E allora, voi capite che, ovviamente, io non posso non citare Padre Pio. Se questo vescovo si converte ascoltando una conferenza, i persecutori di Padre Pio, che lo hanno visto celebrare la Santa Messa, e non una volta sola, come hanno potuto non cadere in ginocchio, prostrati davanti a questo santo sacerdote e chiedere perdono, e chiedere la sua assoluzione? Com’è possibile? Eh, la conclusione è una sola, io non la dico, perché ci arrivate da soli: è un sillogismo. Se questo vescovo che ha perseguitato don Manuel, poiché era giusto, si accorge del suo peccato e chiede perdono a don Manuel; i persecutori di Padre Pio, se non chiedono perdono a Padre Pio e non riconoscono i loro peccati, vuol dire che… a voi la sentenza.

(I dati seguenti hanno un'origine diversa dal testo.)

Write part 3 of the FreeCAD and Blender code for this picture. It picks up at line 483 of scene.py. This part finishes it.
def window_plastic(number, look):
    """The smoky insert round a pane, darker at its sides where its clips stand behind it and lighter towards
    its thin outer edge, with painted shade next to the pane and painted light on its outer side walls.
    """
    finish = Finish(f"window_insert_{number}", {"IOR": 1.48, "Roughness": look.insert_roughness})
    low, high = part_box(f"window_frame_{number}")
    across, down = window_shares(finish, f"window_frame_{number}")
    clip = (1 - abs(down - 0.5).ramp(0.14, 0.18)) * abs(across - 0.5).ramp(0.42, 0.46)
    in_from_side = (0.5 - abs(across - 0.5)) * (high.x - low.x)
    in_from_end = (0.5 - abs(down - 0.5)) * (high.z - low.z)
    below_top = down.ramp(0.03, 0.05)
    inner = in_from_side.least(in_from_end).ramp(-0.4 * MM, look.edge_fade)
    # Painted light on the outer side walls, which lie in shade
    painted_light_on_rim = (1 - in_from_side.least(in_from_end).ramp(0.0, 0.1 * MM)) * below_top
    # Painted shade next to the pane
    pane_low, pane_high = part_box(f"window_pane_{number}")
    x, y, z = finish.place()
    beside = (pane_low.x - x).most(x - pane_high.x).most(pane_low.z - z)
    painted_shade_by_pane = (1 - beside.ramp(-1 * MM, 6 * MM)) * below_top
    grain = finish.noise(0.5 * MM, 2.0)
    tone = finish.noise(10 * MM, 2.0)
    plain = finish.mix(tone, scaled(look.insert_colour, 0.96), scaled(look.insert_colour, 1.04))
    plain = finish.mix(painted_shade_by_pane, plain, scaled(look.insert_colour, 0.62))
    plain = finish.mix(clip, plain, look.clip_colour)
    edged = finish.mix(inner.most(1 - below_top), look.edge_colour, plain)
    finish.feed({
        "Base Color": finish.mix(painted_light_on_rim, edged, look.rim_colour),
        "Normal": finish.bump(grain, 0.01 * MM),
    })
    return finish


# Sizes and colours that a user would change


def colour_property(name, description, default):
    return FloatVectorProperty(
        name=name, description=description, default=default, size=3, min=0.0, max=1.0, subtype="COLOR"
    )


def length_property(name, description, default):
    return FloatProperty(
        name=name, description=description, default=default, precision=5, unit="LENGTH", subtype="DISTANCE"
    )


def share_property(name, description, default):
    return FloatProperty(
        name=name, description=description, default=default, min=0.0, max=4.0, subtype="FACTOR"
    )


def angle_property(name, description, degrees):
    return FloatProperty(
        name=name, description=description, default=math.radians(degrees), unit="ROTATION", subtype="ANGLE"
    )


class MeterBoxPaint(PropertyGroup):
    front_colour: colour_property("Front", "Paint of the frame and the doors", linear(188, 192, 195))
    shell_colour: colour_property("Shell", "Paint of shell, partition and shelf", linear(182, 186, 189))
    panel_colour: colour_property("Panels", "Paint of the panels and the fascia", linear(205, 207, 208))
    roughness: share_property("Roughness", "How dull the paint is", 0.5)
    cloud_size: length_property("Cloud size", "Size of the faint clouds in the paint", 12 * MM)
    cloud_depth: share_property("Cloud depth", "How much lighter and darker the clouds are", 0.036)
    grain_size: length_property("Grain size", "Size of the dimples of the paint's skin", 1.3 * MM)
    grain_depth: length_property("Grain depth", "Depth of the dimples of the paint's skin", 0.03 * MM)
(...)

Ecco, mi fermo. Lo so che dovevo leggervi la conferenza, però quello che abbiamo detto credo che sia molto importante per tutti noi. Quindi riflettiamo bene, perché credo che tutti noi abbiamo più di una ragione per riflettere bene su queste cose e per preparare il cuore a questa conferenza bellissima sulla “Azione sociale del parroco”.
Benedicat vos omnipotens Deus, Pater, et Filius, et Spiritus Sanctus.
Amen
Dio ci benedica e la Vergine ci protegga.
Sia lodato Gesù Cristo sempre sia lodato.